When the Dodgers traded for veteran Ricky Nolasco on July 6, they thought they were getting a solid back-of-the-rotation starter who would give the team a chance to win every five days. He was that and much, much more.
In his first 12 starts as a Dodger, the 30-year-old went 8-1 with a 2.07 ERA, 17 walks and 62 strikeouts in 74 innings. The fact that he was terrible in his last three regular-season starts means very little; the Dodgers were well on their way to a division title, and Nolasco had a lot to do with it.
It wasn't a huge acquisition, but it's one that will look great on general manager Ned Colletti's resume.
Trading three fringe minor league pitchers—one that has since been outrighted off the 40-man roster and another that has been claimed off waivers—for a No. 4 starter that ended up pitching like an ace for two months is the kind of deal that makes people forget that he signed Brandon League to a three-year, $22.5 million deal.
Naming Kenley Jansen the Closer
After the questionable decision to re-sign Brandon League to a three-year, $22.5 million deal this past offseason, it took the Dodgers exactly 63 games to make it all better.
A closer with a 25-32 lifetime record, League, who had a 6.00 ERA and four blown saves in his last 12 chances, manager Don Mattingly finally made the necessary move for his team.
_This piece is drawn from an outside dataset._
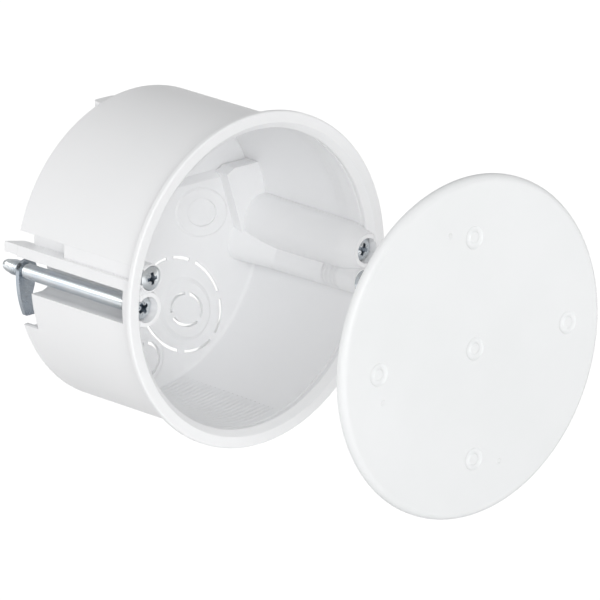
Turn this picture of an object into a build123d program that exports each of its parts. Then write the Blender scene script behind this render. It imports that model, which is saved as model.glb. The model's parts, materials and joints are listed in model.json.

He named Kenley Jansen, the best reliever on the team (and possibly one of the best in baseball), as his closer.
Jansen had success in the role in 2012, but a heart condition forced him out of action late in the season. When he returned in late September, League had reclaimed the job.
Since taking the job back, the 26-year-old Jansen has a 1.41 ERA with 26 saves in 29 chances. He's walked 12 and struck out 67 in 44.2 innings while holding opponents to a .142 batting average. The 6'5" right-hander also blew away Atlanta, striking out the side, to close out the NLDS victory on Monday.
It's clear that Jansen is not a guy that hitters look forward to facing in the ninth inning.